1. PAy for caterers whom they know; for events.

2. Pay for advertising materials from their friends.

3. MAke parties and pay event planners etc with the DLANC money.

Shall I go on?

If you people think this is about grass roots I have some ocean front real estate I can sell you in Arizona.

It is not about grass roots , Democarcy , whatever , it is about money , money , money. That is what splitting up is about.

Grass roots , don't need money.

I am a town crier. Is our neighborhood council going to pay for an outreach of our elections coming up yes , but they will not make a very big effort to advertise the elections and how to get elected, heak no, but I will be out on my own disemminating info on the election conming up this June all over the place and it will not have cost the NEighborhood Council a dime.

You have to remember there are no board members , having been elected , realy truly want the neighborhood councils to do outreach because that menas others might be intersted in running for those seats or may actually be opposed as a majority to what the NC's are voting on.

Thus we created a fail safe mechanism in our neighborhood council, the Town Crier, they can't fire me for doing my job , I even tell people how to campaign etc , because these board members know they aren't going to invite others to vote for someone else.

As you can see our neighborhood council is not in denial , now if we could get someone other than a paid by the Department of Neighborhood Empowemrment person to oversee the elections we would be doing even better.

But to summarize. Democarcy and grassroots my behind , it is about spending tax payer money . if it is grass roots you don't need money for outreach.

January 30, 2006 3:28 PM  

Blogger Andrew L. said:

Our NCs have alot of problems that need to be dealt with:

1) Lack of Focus - the "let a million flowers bloom" approach has led to scattered results. In DC, the Neighborhood Planning Councils just do Rec and Parks planning, while Adivsory Neighborhood Commissions (both elected on a real ballot on election day) are a REQUIRED stop to get zoning approval.

2) Uneven Bylaws. BONC spends too much time dealing with bylaws because there is no standardized bylaws. The only variable should be the makeup (and number of seats) of the elected body of each NC.

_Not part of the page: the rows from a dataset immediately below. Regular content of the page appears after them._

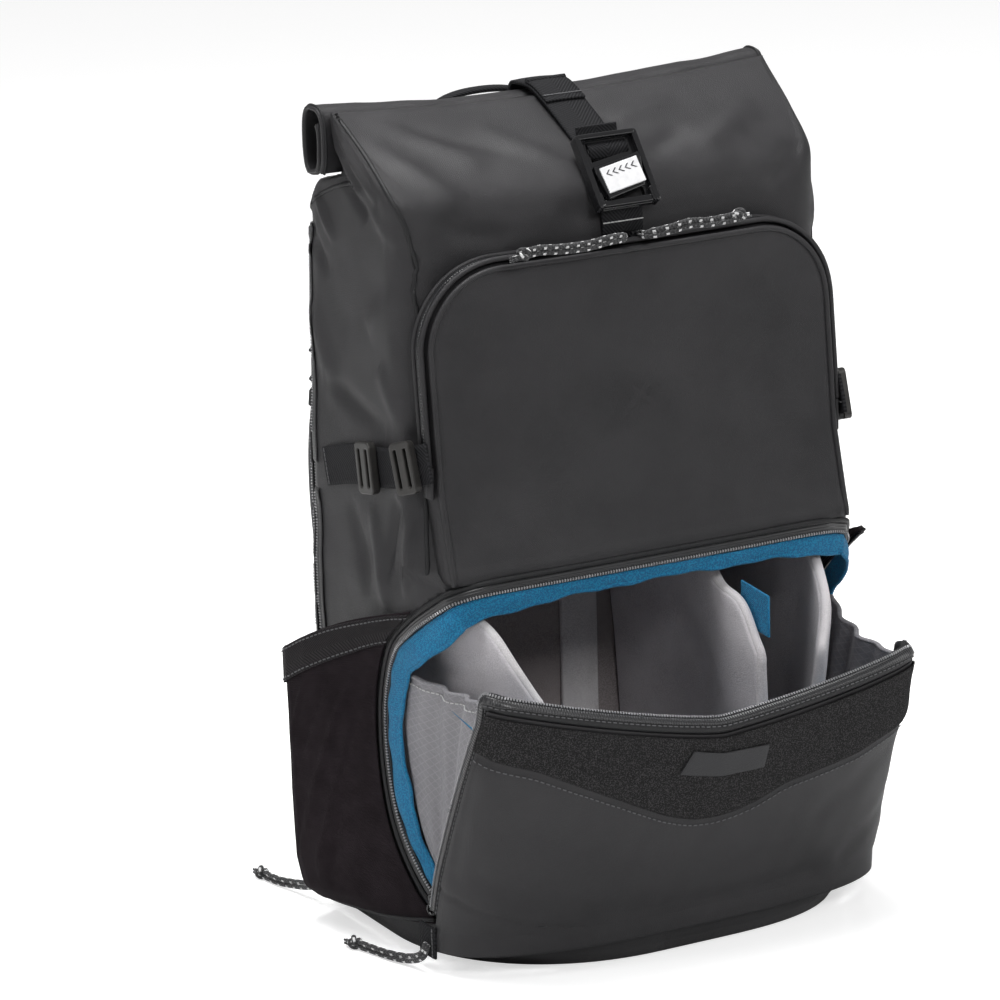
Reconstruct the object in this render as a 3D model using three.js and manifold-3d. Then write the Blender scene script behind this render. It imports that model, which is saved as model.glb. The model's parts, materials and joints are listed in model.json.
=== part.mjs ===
// Roll-top camera backpack, in millimetres. +Z is up, -Y is the front, +Y is the wearer's side.
// The origin is the middle of the base. The lower compartment is shown open, its flap tipped forward.
import * as THREE from "three";
import { mergeVertices } from "three/addons/utils/BufferGeometryUtils.js";
import Module from "manifold-3d";

const wasm = await Module();
wasm.setup();

// Driving sizes of the bag
const bodyHeight = 468;
const halfWidth = 138;
const frontReach = 132;
const backReach = 69;
const wall = 3;
const clearance = 0.3;
const ridgeSag = 6;
const frontBow = 4;

// Roll along the ridge
const rollThick = 25;
const rollTall = 40;
const rollLength = 282;
const rollWall = 3;

// Front pocket
const pocketHalfWidth = 127;
const pocketBase = 226;
const pocketDrop = 78;
const pocketTop = bodyHeight - pocketDrop;
const pocketDepth = 13;
const pocketCorner = 46;
const pocketWall = 2.5;
const pocketZipWidth = 8;
const garageLength = 18;
const garageThick = 2;

// Compartment, flap and lining
const trayHeight = 20;
const archHeight = 217;
const zipWidth = 7;
const zipThick = 1.6;
const liningWidth = 16;
const flapWall = 7;
const flapRimLeft = 167;
const flapRimCentre = 135;
const flapRimRight = 149;
const flapLean = 33;
const rimThick = 5;
const yokeThick = 1;
const badgeRise = 0.118;
const insertWall = 6;
const dividerThick = 7;
const gussetThick = 1.2;
const linerBack = 38;

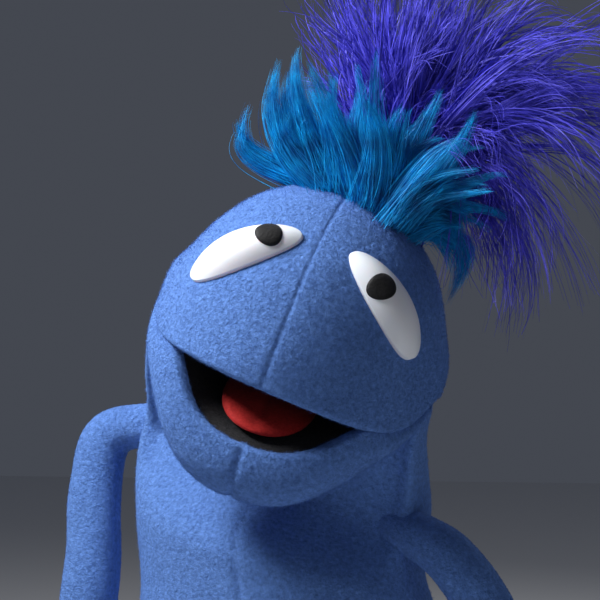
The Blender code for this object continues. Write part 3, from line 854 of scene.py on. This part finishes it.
# Each light's name, place round the puppet, power and size
LIGHTS = (
    ("key", (-0.32, -0.20, 0.76), 7.0, 0.22),
    ("fill", (1.0, -1.2, 0.6), 1.2, 1.0),
    ("rim", (0.4, 0.9, 1.0), 3.0, 0.7),
)
CAMERA_AZIMUTH = radians(8)
CAMERA_DISTANCE = 1.05
CAMERA_HEIGHT = 0.363
CAMERA_ASIDE = 0.022
VIEW_WIDTH = 0.312
SENSOR_WIDTH = 36.0


def build_stage():
    """Set the pale floor, soft lights and the camera."""
    bpy.ops.mesh.primitive_plane_add(size=6)
    floor = bpy.context.object
    floor.name = "floor"
    made, _, _ = principled("floor_look", (0.78, 0.78, 0.79), 0.9)
    floor.data.materials.append(made)
    world = bpy.context.scene.world or bpy.data.worlds.new("world")
    bpy.context.scene.world = world
    world.use_nodes = True
    world.node_tree.nodes["Background"].inputs["Color"].default_value = (0.72, 0.80, 1.0, 1.0)
    world.node_tree.nodes["Background"].inputs["Strength"].default_value = 0.08
    bpy.context.scene.view_settings.view_transform = "Standard"
    target = SETTLE @ Vector((0.0, 0.0, 0.33))
    for name, spot, power, size in LIGHTS:
        light = bpy.data.lights.new(name, "AREA")
        light.energy = power
        light.size = size
        obj = bpy.data.objects.new(name, light)
        obj.location = SETTLE @ Vector(spot)
        obj.rotation_euler = (target - obj.location).to_track_quat("-Z", "Y").to_euler()
        bpy.context.scene.collection.objects.link(obj)
    view = bpy.data.cameras.new("camera")
    view.lens = SENSOR_WIDTH * CAMERA_DISTANCE / VIEW_WIDTH
    view.sensor_width = SENSOR_WIDTH
    camera = bpy.data.objects.new("camera", view)
    aside = Vector((cos(CAMERA_AZIMUTH), sin(CAMERA_AZIMUTH), 0)) * CAMERA_ASIDE
    aim = SETTLE @ Vector((0.0, 0.0, CAMERA_HEIGHT)) + aside
    back = Vector((sin(CAMERA_AZIMUTH), -cos(CAMERA_AZIMUTH), 0.0))
    camera.location = aim + back * CAMERA_DISTANCE
    camera.rotation_euler = (aim - camera.location).to_track_quat("-Z", "Y").to_euler()
    bpy.context.scene.collection.objects.link(camera)
    bpy.context.scene.camera = camera


def main():
    """Dress the frame and light it."""
    build_head_skin()
    build_jaw_skin()
    build_mouth()
    build_tongue()
    build_eye("left", -1)
    build_eye("right", 1)
    build_fur()
    build_plume()
    build_body_skin()
    for name, knots in ARMS.items():
        build_arm(name, knots)
        build_thumb(name, knots[-2], knots[-1])
    build_stage()


main()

3) Too Little Money. Alger is right that NCs get too little money, but they also try to do too much. DC uses a grant system instead of a budget. If you have something to do, the city will give you the money.

4) Too big. Some are too big, some practice exclusivist policies to discourage participation. Should the city draw the lines instead? Just an idea.

That's just the beginnings of my thoughts on NCs (and I serve on one of the more active ones).

January 30, 2006 5:03 PM  

Blogger ubrayj02 said:

One thing I've seen come up in a few NC's is the issue of membership on a planning or land use committee.

Anyone who's tried to work on one of these committees will tell you that having someone on committee who hasn't done their homework, and doesn't know the vocabulary, is a major road block to getting things done.

So these committees try to invent ways of keeping the ignorant out - meeting quotas, appointment to the committee, etc. BUT! - the whole point of the NCs (I thought) was to bring "democracy" to the people. Or whatever. To let the ignorant people get involved in making decisions about their lives.

So what gives?

The NCs are a perfect example of the rubber hitting the road and skidding out - principles of "democracy" that don't match up with reality. We have elected officials for a reason. Mob rule, and direct democracy, don't lead to problems being solved on the macro level.

On your block, yes, it works. In a 5 mile radius - probably not. NC's are incredibly easy to corrupt and place undue influence over. Imagine a developer simply stacking the council because his construction crew are "stakeholders". And if you bar construction workers - where is the democracy in that?

Noble, if flawed principles, underlie this system.

January 30, 2006 7:04 PM  

Blogger Archie Bunker said:

Ubray, That is why Ben Franklin warned that they should revamp the constitution and it's democratic system every 20 years for these kind of ebbs and flows.